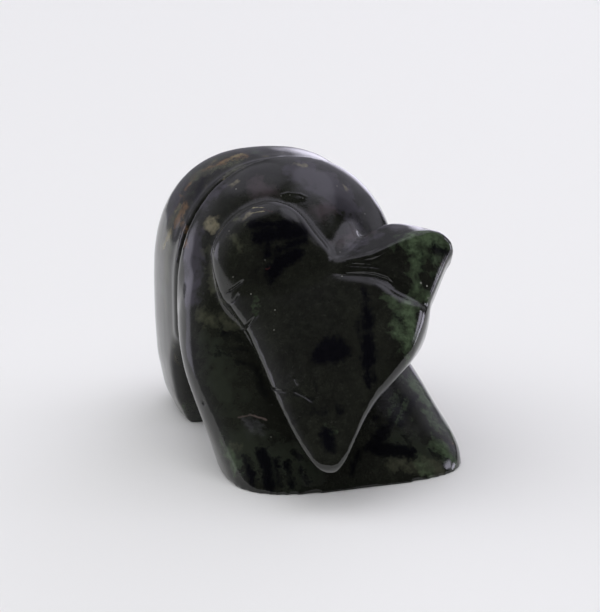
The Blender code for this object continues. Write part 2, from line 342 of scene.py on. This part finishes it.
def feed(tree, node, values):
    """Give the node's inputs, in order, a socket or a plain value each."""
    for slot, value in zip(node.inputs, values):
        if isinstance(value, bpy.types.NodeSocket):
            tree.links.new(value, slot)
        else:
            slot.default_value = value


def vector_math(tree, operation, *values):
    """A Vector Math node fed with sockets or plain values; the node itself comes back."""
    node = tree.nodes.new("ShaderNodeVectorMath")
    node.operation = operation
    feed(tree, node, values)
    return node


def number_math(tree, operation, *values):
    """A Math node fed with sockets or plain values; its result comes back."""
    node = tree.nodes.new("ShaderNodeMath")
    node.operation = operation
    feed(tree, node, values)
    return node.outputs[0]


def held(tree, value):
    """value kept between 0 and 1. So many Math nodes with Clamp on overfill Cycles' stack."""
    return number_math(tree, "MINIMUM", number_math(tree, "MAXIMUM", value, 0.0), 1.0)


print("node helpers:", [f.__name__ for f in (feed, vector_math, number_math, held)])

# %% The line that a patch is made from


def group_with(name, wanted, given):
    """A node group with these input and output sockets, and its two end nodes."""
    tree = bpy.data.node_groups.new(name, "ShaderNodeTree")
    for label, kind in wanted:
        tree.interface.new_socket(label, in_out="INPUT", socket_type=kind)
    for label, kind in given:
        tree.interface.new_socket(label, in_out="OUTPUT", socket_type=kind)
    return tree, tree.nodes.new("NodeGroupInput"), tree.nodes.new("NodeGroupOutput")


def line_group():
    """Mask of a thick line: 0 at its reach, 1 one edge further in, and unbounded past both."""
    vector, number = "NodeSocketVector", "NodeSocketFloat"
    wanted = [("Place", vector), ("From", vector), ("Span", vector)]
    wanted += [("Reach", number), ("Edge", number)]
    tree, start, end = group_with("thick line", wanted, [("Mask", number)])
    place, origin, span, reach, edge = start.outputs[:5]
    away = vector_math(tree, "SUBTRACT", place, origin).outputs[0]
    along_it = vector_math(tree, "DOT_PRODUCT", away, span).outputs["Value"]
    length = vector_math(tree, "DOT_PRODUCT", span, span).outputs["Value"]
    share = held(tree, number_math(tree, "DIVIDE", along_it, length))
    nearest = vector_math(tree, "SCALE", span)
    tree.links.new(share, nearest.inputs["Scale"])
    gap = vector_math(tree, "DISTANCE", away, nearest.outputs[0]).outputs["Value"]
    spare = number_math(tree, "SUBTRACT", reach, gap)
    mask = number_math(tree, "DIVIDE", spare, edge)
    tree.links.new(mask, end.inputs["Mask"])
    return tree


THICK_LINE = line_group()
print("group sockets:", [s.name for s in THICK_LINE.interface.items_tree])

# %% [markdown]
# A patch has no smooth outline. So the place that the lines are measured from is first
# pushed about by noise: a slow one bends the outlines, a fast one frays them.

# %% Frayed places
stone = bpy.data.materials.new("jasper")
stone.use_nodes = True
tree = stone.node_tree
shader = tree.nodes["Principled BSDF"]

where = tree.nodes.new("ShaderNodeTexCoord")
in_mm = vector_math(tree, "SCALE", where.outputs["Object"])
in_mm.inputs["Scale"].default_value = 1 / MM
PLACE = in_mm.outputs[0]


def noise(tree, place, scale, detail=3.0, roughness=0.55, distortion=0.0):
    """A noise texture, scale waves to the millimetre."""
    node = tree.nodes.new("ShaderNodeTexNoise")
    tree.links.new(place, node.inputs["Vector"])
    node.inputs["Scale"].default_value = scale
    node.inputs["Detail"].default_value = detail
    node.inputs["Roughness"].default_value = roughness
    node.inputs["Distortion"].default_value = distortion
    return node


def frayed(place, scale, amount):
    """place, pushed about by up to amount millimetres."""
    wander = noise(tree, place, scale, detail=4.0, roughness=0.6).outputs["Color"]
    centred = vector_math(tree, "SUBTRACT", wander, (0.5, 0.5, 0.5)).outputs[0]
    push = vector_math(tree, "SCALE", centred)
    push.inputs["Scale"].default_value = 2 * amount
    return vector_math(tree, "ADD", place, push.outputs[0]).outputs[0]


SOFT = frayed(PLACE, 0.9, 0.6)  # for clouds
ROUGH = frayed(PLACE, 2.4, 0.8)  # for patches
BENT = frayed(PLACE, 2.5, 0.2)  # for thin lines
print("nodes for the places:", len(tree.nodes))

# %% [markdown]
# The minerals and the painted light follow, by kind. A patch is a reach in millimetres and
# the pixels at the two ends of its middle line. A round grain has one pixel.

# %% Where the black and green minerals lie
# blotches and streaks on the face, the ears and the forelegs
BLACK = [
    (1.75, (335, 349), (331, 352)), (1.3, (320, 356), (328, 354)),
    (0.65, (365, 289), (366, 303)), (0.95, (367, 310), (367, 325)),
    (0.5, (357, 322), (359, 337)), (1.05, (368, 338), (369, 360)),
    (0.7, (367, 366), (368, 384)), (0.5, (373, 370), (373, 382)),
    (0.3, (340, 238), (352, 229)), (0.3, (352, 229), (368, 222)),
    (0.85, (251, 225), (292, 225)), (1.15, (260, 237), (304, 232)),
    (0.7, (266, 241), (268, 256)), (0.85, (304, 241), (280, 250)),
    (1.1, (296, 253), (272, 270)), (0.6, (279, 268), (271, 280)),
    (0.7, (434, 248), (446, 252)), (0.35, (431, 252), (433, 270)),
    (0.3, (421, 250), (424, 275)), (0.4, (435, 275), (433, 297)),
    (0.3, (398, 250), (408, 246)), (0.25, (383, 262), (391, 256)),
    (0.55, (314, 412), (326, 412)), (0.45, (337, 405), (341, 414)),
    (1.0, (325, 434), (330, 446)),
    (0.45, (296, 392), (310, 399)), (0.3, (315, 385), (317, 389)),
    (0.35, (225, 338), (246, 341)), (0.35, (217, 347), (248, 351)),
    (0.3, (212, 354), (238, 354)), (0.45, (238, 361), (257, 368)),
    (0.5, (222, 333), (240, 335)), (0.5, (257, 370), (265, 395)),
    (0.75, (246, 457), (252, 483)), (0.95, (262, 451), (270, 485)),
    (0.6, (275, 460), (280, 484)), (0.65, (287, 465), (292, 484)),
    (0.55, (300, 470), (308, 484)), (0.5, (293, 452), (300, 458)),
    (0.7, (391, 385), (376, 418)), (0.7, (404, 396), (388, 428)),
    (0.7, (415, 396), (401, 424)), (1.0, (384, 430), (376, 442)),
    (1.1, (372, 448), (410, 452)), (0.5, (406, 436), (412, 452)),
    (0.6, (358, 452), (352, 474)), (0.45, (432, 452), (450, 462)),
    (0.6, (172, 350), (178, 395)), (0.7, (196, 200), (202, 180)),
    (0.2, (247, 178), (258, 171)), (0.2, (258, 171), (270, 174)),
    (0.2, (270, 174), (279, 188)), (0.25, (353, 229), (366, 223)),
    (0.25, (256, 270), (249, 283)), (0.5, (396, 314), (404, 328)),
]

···

Output all of the data above without any alteration.

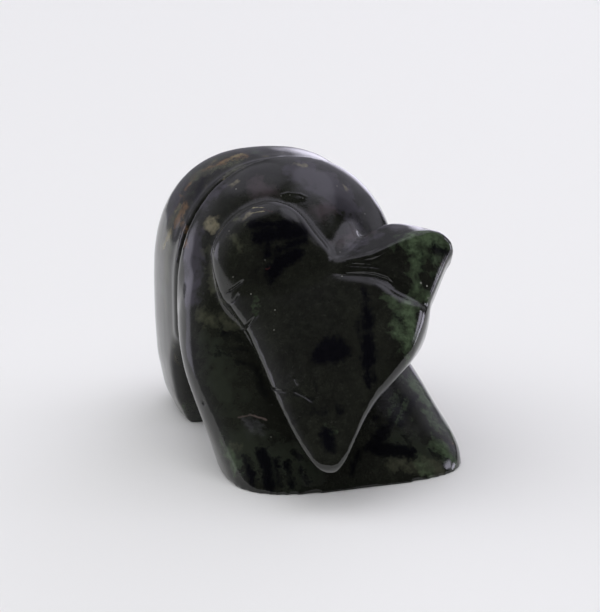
The Blender code for this object continues. Write part 2, from line 342 of scene.py on. This part finishes it.
def feed(tree, node, values):
    """Give the node's inputs, in order, a socket or a plain value each."""
    for slot, value in zip(node.inputs, values):
        if isinstance(value, bpy.types.NodeSocket):
            tree.links.new(value, slot)
        else:
            slot.default_value = value


def vector_math(tree, operation, *values):
    """A Vector Math node fed with sockets or plain values; the node itself comes back."""
    node = tree.nodes.new("ShaderNodeVectorMath")
    node.operation = operation
    feed(tree, node, values)
    return node


def number_math(tree, operation, *values):
    """A Math node fed with sockets or plain values; its result comes back."""
    node = tree.nodes.new("ShaderNodeMath")
    node.operation = operation
    feed(tree, node, values)
    return node.outputs[0]


def held(tree, value):
    """value kept between 0 and 1. So many Math nodes with Clamp on overfill Cycles' stack."""
    return number_math(tree, "MINIMUM", number_math(tree, "MAXIMUM", value, 0.0), 1.0)


print("node helpers:", [f.__name__ for f in (feed, vector_math, number_math, held)])

# %% The line that a patch is made from


def group_with(name, wanted, given):
    """A node group with these input and output sockets, and its two end nodes."""
    tree = bpy.data.node_groups.new(name, "ShaderNodeTree")
    for label, kind in wanted:
        tree.interface.new_socket(label, in_out="INPUT", socket_type=kind)
    for label, kind in given:
        tree.interface.new_socket(label, in_out="OUTPUT", socket_type=kind)
    return tree, tree.nodes.new("NodeGroupInput"), tree.nodes.new("NodeGroupOutput")


def line_group():
    """Mask of a thick line: 0 at its reach, 1 one edge further in, and unbounded past both."""
    vector, number = "NodeSocketVector", "NodeSocketFloat"
    wanted = [("Place", vector), ("From", vector), ("Span", vector)]
    wanted += [("Reach", number), ("Edge", number)]
    tree, start, end = group_with("thick line", wanted, [("Mask", number)])
    place, origin, span, reach, edge = start.outputs[:5]
    away = vector_math(tree, "SUBTRACT", place, origin).outputs[0]
    along_it = vector_math(tree, "DOT_PRODUCT", away, span).outputs["Value"]
    length = vector_math(tree, "DOT_PRODUCT", span, span).outputs["Value"]
    share = held(tree, number_math(tree, "DIVIDE", along_it, length))
    nearest = vector_math(tree, "SCALE", span)
    tree.links.new(share, nearest.inputs["Scale"])
    gap = vector_math(tree, "DISTANCE", away, nearest.outputs[0]).outputs["Value"]
    spare = number_math(tree, "SUBTRACT", reach, gap)
    mask = number_math(tree, "DIVIDE", spare, edge)
    tree.links.new(mask, end.inputs["Mask"])
    return tree


THICK_LINE = line_group()
print("group sockets:", [s.name for s in THICK_LINE.interface.items_tree])

# %% [markdown]
# A patch has no smooth outline. So the place that the lines are measured from is first
# pushed about by noise: a slow one bends the outlines, a fast one frays them.

# %% Frayed places
stone = bpy.data.materials.new("jasper")
stone.use_nodes = True
tree = stone.node_tree
shader = tree.nodes["Principled BSDF"]

where = tree.nodes.new("ShaderNodeTexCoord")
in_mm = vector_math(tree, "SCALE", where.outputs["Object"])
in_mm.inputs["Scale"].default_value = 1 / MM
PLACE = in_mm.outputs[0]


def noise(tree, place, scale, detail=3.0, roughness=0.55, distortion=0.0):
    """A noise texture, scale waves to the millimetre."""
    node = tree.nodes.new("ShaderNodeTexNoise")
    tree.links.new(place, node.inputs["Vector"])
    node.inputs["Scale"].default_value = scale
    node.inputs["Detail"].default_value = detail
    node.inputs["Roughness"].default_value = roughness
    node.inputs["Distortion"].default_value = distortion
    return node


def frayed(place, scale, amount):
    """place, pushed about by up to amount millimetres."""
    wander = noise(tree, place, scale, detail=4.0, roughness=0.6).outputs["Color"]
    centred = vector_math(tree, "SUBTRACT", wander, (0.5, 0.5, 0.5)).outputs[0]
    push = vector_math(tree, "SCALE", centred)
    push.inputs["Scale"].default_value = 2 * amount
    return vector_math(tree, "ADD", place, push.outputs[0]).outputs[0]


SOFT = frayed(PLACE, 0.9, 0.6)  # for clouds
ROUGH = frayed(PLACE, 2.4, 0.8)  # for patches
BENT = frayed(PLACE, 2.5, 0.2)  # for thin lines
print("nodes for the places:", len(tree.nodes))

# %% [markdown]
# The minerals and the painted light follow, by kind. A patch is a reach in millimetres and
# the pixels at the two ends of its middle line. A round grain has one pixel.

# %% Where the black and green minerals lie
# blotches and streaks on the face, the ears and the forelegs
BLACK = [
    (1.75, (335, 349), (331, 352)), (1.3, (320, 356), (328, 354)),
    (0.65, (365, 289), (366, 303)), (0.95, (367, 310), (367, 325)),
    (0.5, (357, 322), (359, 337)), (1.05, (368, 338), (369, 360)),
    (0.7, (367, 366), (368, 384)), (0.5, (373, 370), (373, 382)),
    (0.3, (340, 238), (352, 229)), (0.3, (352, 229), (368, 222)),
    (0.85, (251, 225), (292, 225)), (1.15, (260, 237), (304, 232)),
    (0.7, (266, 241), (268, 256)), (0.85, (304, 241), (280, 250)),
    (1.1, (296, 253), (272, 270)), (0.6, (279, 268), (271, 280)),
    (0.7, (434, 248), (446, 252)), (0.35, (431, 252), (433, 270)),
    (0.3, (421, 250), (424, 275)), (0.4, (435, 275), (433, 297)),
    (0.3, (398, 250), (408, 246)), (0.25, (383, 262), (391, 256)),
    (0.55, (314, 412), (326, 412)), (0.45, (337, 405), (341, 414)),
    (1.0, (325, 434), (330, 446)),
    (0.45, (296, 392), (310, 399)), (0.3, (315, 385), (317, 389)),
    (0.35, (225, 338), (246, 341)), (0.35, (217, 347), (248, 351)),
    (0.3, (212, 354), (238, 354)), (0.45, (238, 361), (257, 368)),
    (0.5, (222, 333), (240, 335)), (0.5, (257, 370), (265, 395)),
    (0.75, (246, 457), (252, 483)), (0.95, (262, 451), (270, 485)),
    (0.6, (275, 460), (280, 484)), (0.65, (287, 465), (292, 484)),
    (0.55, (300, 470), (308, 484)), (0.5, (293, 452), (300, 458)),
    (0.7, (391, 385), (376, 418)), (0.7, (404, 396), (388, 428)),
    (0.7, (415, 396), (401, 424)), (1.0, (384, 430), (376, 442)),
    (1.1, (372, 448), (410, 452)), (0.5, (406, 436), (412, 452)),
    (0.6, (358, 452), (352, 474)), (0.45, (432, 452), (450, 462)),
    (0.6, (172, 350), (178, 395)), (0.7, (196, 200), (202, 180)),
    (0.2, (247, 178), (258, 171)), (0.2, (258, 171), (270, 174)),
    (0.2, (270, 174), (279, 188)), (0.25, (353, 229), (366, 223)),
    (0.25, (256, 270), (249, 283)), (0.5, (396, 314), (404, 328)),
]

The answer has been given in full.